Employee stock ownership plans (ESOPs) are a unique type of profit-sharing plan, in that they also serve as a qualified retirement program. ESOPs are a way to incentivize employee performance by allowing staff members to invest in their respective companies.



This investment is often linked to an increase in performance as employees profit more when the company’s stock value rises. The increase in profits can cause employees to continue working hard to reach any financial or performance objectives put forth by their company. This profit-sharing plan also helps align shareholder interest with employee outlook, as employees serve as shareholders.


Employee stock ownership planESOPs can also be used to supplement an employee benefit plan and as a way for companies to take advantage of the incentives associated with borrowing money to purchase new assets with pre-tax money. They can also be used as succession planning because they allow companies to allocate shares of their business gradually. If you are interested in incorporating ESOPs into your employee benefits package for any of the reasons mentioned, read on to learn more about them and how you can move forward with planning and implementation.


Understanding ESOPs


ESOPS are retirement plans where a company contributes its stock or money to buy its stock to a trust. Shares of stock are then allocated to each eligible employee’s account. These shares are allocated based on relative pay or a set formula the company has chosen and identified in their plan document. Typically, under an ESOP, as employees gain seniority at their respective companies, they become more vested in their shareholdings until they become 100% vested. This process typically takes anywhere from three to six years. When an employee is eligible to receive distributions (i.e., they are deceased, have retired, were terminated, or are now disabled), the company buys back the shares of stock, and the amount from that sale is distributed into the employee’s account.


The Advantages and Disadvantages of ESOPs


ESOPs have many advantages and disadvantages associated with their implementation. Some benefits include the fact that cash contributions made to the ESOP are tax-deductible for the employer. Also, any contributions used to pay back a loan that the ESOP has taken out to purchase shares of the company are tax-deductible. There’s also the employee performance component, where employees are more interested in the overall performance of the company because they have a stake in said company.

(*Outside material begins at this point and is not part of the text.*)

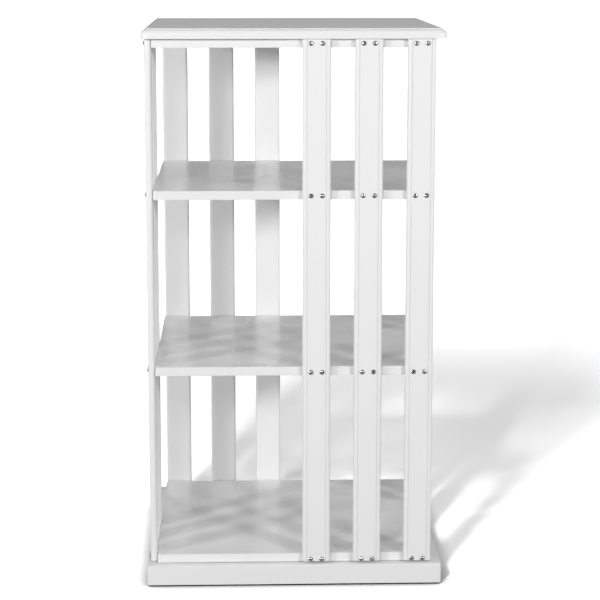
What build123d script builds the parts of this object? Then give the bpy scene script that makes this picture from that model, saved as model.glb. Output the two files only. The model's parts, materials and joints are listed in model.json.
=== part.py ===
"""Rotating display rack: a square shelf tower that turns on a ball-bearing ring in a low plinth.

Four square plates are held by twelve moulded slats, three on each side, screwed on from outside
so that every side is half slatted and half open.  A thicker board closes the top.

Units are millimetres.  +Z is up, the front is -Y, the origin is on the floor on the turning axis.
"""
import os

from build123d import *

os.makedirs("parts", exist_ok=True)

# ---- driving dimensions ----------------------------------------------------------------------
PLATE_SIDE = 500.0            # square plates that carry the goods
PLATE_THICK = 16.0
PLATE_CORNER = 5.0            # plan corner radius of the plates
PLATE_EDGE = 0.8              # softened edges of the plates
BAY_HEIGHTS = (332.5, 302.0, 251.0)   # clear heights from the lowest bay up

BOARD_SIDE = 535.0            # top board and plinth are equally wide
BOARD_THICK = 18.0
BOARD_CORNER = 13.0           # plan corner radius of the top board
BOARD_LIP = 7.2               # upright part of the top board's edge
BOARD_ROUND = 8.8             # round-over above it
BOARD_RIM = 0.4               # softened lower edge

FOOT_HEIGHT = 2.4
PLINTH_HEIGHT = 36.0
RAIL_WIDTH = 24.0
PLINTH_CORNER = 4.0           # plan corner radius of the plinth
PLINTH_ROUND = 1.5            # rounded upper edge of the plinth
SWIVEL_GAP = 0.6              # air between plinth and lowest plate

SLAT_WIDTH = 50.0
SLAT_THICK = 12.0
SLAT_GAP = 42.0
SLAT_COUNT = 3                # per side
SLAT_INSET = 1.5              # from the plate's corner to the first slat
SLAT_RAISE = 4.0              # slat ends sit this far above the lowest plate's underside
SLAT_TOP_GAP = 0.5
SLAT_BEAD = 7.9               # from each slat edge to the groove in the outer face
SLAT_GROOVE = (1.1, 0.6)      # width and depth of that V-shaped groove
SLAT_ROUND = 5.0

SCREW_SPACING = 20.0          # two screws side by side in every slat at every plate
SCREW_SHANK_R = 1.75
SCREW_LENGTH = 35.0
SCREW_HEAD_R = 4.2
SCREW_HEAD_RIM = 0.9
SCREW_HEAD_HEIGHT = 2.5
HOLE_PLAY = 0.05              # holes are this much larger in radius than the shanks in them

PANEL_THICK = 12.0            # plinth panel that carries the bearing
RING_THICK = 7.0
RING_OFFSET = 3.0             # height step between the two bearing rings
OUTER_RING_R = 150.0
INNER_RING_R = 115.0
BALL_CIRCLE_R = 132.5
BALL_R = 1.5
BALL_PLAY = 0.1
BALL_COUNT = 40
RING_SPLIT = 0.8              # from the ball circle to each ring's wall
CAGE_THICK = 0.8
CAGE_HEIGHT = 4.8
RING_SCREWS = 6
OUTER_SCREW_CIRCLE_R = 142.0
INNER_SCREW_CIRCLE_R = 123.0
ACCESS_HOLE_R = 7.0           # lets a screwdriver reach the upper ring's screws

BLOCK_SIDE = 40.0             # corner blocks inside the plinth
BLOCK_SCREW_INSET = 9.5
FOOT_R = 14.0
FOOT_POS = 225.0
PANEL_SCREW_POS = 232.0
TOP_SCREW_POS = 180.0

# ---- heights that follow from them -----------------------------------------------------------
plinth_bottom = FOOT_HEIGHT
plinth_top = plinth_bottom + PLINTH_HEIGHT
bottom_plate_z = plinth_top + SWIVEL_GAP
middle_shelf_z = bottom_plate_z + PLATE_THICK + BAY_HEIGHTS[0]
upper_shelf_z = middle_shelf_z + PLATE_THICK + BAY_HEIGHTS[1]
top_plate_z = upper_shelf_z + PLATE_THICK + BAY_HEIGHTS[2]
top_board_z = top_plate_z + PLATE_THICK
plate_levels = (bottom_plate_z, middle_shelf_z, upper_shelf_z, top_plate_z)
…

Unfortunately, ESOPs cannot be used in partnerships and at many professional corporations. Also, private companies that have ESOPs have to buy back shares from employees who are departing, which can potentially be a series of significant expenses. Finally, as more shares are issued to employees, company stock can become diluted and, therefore, decrease in value.


Plan Creation and Implementation


If you are interested in establishing an ESOP and offering this benefit to your team, review the list of steps below to figure out how to create and implement this profit-sharing plan.


  1. Establish a trust. You must set up a trust so that you can buy your company’s stock. You can contribute your stock, cash to buy shares of your stock, or both your stock and purchasing funds to your trust.
     

  2. Allocate shares. After you buy shares of stock through your company’s ESOP, you can then allocate them to individual employee accounts based on a formula and criteria you have settled on (e.g., seniority or employee salary amount). As time goes on, employees become vested in more shares in their accounts.

  3. Distribute funds appropriately. When an employee leaves your company, you can offer to buy back the shares distributed to them. Most companies buy back shares on credit, in which case the ESOP borrows money based on the company’s credit to make the purchase. Once you have the funds in place, you can pay out the employee accordingly.

Unlike some other profit-sharing plans, ESOPs are not the best way for a company to turn a greater profit because you will most likely not make as much money in stock sold to an ESOP in comparison to taking your company public. However, ESOPs are an excellent way to get your employees to invest in your company literally and figuratively. If ensuring that your employees are performing to the best of their ability is your top priority, establishing an ESOP can be an excellent option for your business.